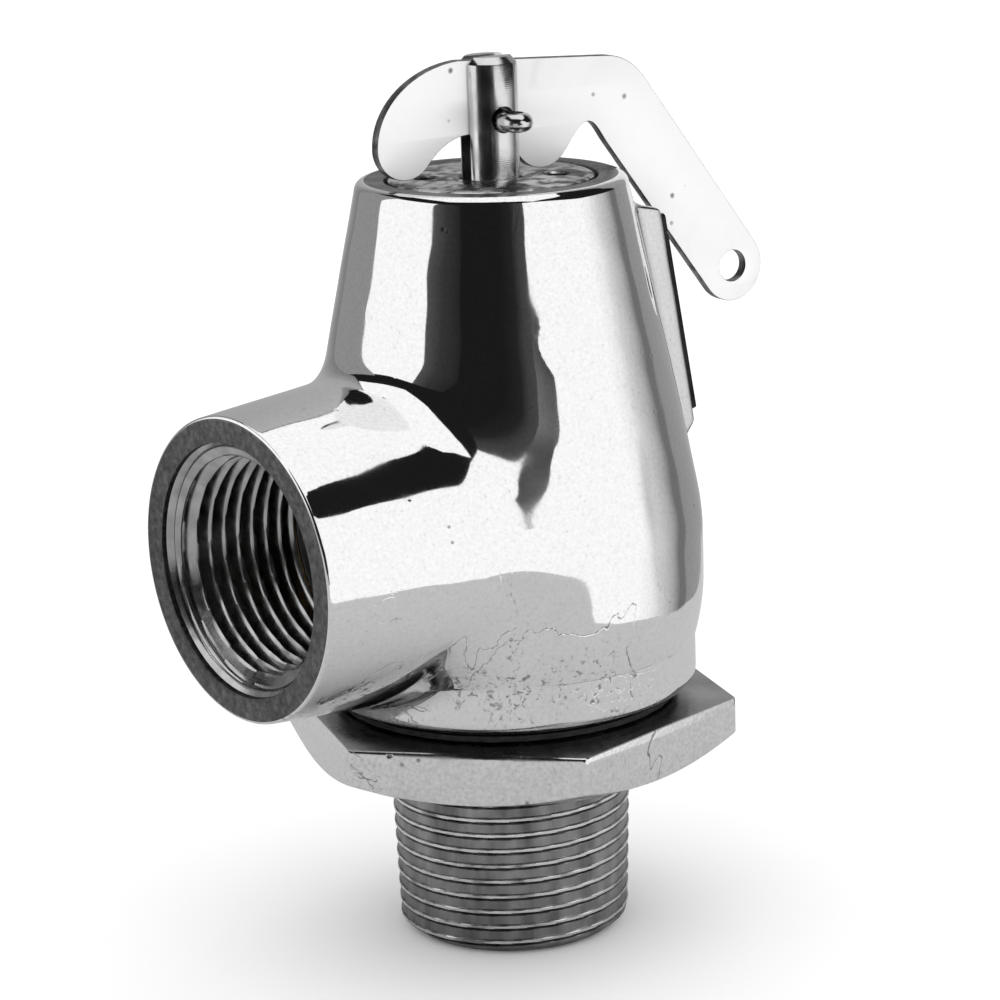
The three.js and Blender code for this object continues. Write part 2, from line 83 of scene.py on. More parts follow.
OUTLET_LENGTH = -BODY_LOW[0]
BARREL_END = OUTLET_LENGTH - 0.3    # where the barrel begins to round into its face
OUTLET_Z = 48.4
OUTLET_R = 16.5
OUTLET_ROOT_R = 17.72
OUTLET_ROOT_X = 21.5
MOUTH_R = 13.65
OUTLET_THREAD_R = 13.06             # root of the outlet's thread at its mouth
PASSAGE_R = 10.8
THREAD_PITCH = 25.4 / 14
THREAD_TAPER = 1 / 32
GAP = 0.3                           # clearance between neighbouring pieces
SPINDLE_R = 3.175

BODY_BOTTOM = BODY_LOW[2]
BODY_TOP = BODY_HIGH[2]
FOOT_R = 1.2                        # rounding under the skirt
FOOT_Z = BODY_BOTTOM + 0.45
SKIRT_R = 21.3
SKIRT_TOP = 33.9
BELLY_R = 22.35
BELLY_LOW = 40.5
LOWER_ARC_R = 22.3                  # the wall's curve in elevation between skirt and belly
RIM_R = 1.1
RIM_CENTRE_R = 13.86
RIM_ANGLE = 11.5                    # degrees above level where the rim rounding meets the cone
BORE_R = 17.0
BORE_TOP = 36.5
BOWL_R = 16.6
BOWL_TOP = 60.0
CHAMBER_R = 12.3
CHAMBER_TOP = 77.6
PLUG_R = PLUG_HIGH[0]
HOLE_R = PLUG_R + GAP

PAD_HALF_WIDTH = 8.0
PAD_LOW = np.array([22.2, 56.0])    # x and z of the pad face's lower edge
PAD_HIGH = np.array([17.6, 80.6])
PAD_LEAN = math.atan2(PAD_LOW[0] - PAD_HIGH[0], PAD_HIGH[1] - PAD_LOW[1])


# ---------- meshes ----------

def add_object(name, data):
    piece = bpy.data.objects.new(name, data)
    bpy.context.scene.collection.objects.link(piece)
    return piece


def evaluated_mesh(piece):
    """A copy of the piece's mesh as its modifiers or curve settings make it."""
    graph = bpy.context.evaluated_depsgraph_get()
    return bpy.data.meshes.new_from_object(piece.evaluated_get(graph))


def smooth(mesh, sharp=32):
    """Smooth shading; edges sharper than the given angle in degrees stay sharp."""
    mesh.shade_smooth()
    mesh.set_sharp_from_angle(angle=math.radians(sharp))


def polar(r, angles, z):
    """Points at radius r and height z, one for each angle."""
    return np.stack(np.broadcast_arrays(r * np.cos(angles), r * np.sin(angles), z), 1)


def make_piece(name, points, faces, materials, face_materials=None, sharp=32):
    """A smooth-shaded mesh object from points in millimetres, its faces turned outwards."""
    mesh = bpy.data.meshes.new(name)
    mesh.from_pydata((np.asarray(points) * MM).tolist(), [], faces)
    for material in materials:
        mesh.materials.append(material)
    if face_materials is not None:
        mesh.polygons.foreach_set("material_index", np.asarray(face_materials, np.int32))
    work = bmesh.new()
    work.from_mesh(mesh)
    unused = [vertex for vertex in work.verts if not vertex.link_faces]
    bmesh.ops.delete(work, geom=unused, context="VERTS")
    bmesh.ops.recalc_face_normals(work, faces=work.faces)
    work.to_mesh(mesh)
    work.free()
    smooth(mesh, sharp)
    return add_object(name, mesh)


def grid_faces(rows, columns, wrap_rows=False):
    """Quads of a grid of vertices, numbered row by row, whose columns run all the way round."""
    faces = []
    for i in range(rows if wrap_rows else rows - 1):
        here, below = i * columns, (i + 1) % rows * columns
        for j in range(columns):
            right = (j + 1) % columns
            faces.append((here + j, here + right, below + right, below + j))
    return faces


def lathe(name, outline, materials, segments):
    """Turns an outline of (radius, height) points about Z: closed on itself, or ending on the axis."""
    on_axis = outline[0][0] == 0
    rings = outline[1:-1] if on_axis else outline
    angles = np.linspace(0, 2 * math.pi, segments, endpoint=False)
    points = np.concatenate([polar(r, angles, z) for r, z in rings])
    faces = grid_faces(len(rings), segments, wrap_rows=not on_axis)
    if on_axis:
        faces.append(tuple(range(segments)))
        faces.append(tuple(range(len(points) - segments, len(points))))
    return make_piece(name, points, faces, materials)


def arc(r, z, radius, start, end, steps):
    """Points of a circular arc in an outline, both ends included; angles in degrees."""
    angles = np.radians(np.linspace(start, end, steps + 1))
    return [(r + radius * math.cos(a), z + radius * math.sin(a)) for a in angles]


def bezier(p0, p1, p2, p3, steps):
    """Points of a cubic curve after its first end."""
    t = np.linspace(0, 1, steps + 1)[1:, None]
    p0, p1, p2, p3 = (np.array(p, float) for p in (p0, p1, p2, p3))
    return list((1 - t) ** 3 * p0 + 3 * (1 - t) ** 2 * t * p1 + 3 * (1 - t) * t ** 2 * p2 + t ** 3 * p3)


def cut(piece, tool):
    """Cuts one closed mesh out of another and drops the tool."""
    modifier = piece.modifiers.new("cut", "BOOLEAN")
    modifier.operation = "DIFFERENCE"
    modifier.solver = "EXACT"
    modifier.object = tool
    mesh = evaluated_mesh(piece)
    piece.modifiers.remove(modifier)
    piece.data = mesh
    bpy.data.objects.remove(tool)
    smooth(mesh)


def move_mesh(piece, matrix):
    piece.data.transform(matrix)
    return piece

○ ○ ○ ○

Given task
Please reproduce exactly the lines above, beginning with the first and ending with the line that contains "SPINDLE_R = 3.175", and include nothing outside that range.

Solution
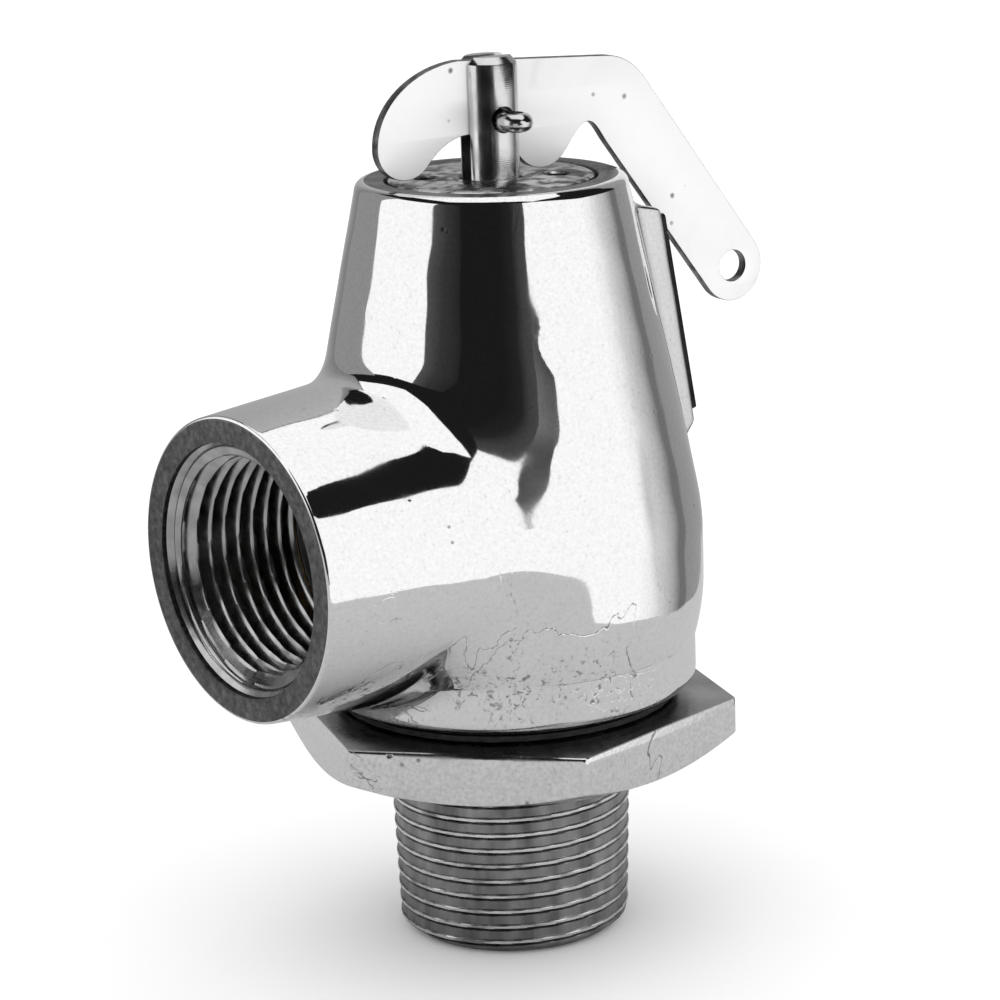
The three.js and Blender code for this object continues. Write part 2, from line 83 of scene.py on. More parts follow.
OUTLET_LENGTH = -BODY_LOW[0]
BARREL_END = OUTLET_LENGTH - 0.3    # where the barrel begins to round into its face
OUTLET_Z = 48.4
OUTLET_R = 16.5
OUTLET_ROOT_R = 17.72
OUTLET_ROOT_X = 21.5
MOUTH_R = 13.65
OUTLET_THREAD_R = 13.06             # root of the outlet's thread at its mouth
PASSAGE_R = 10.8
THREAD_PITCH = 25.4 / 14
THREAD_TAPER = 1 / 32
GAP = 0.3                           # clearance between neighbouring pieces
SPINDLE_R = 3.175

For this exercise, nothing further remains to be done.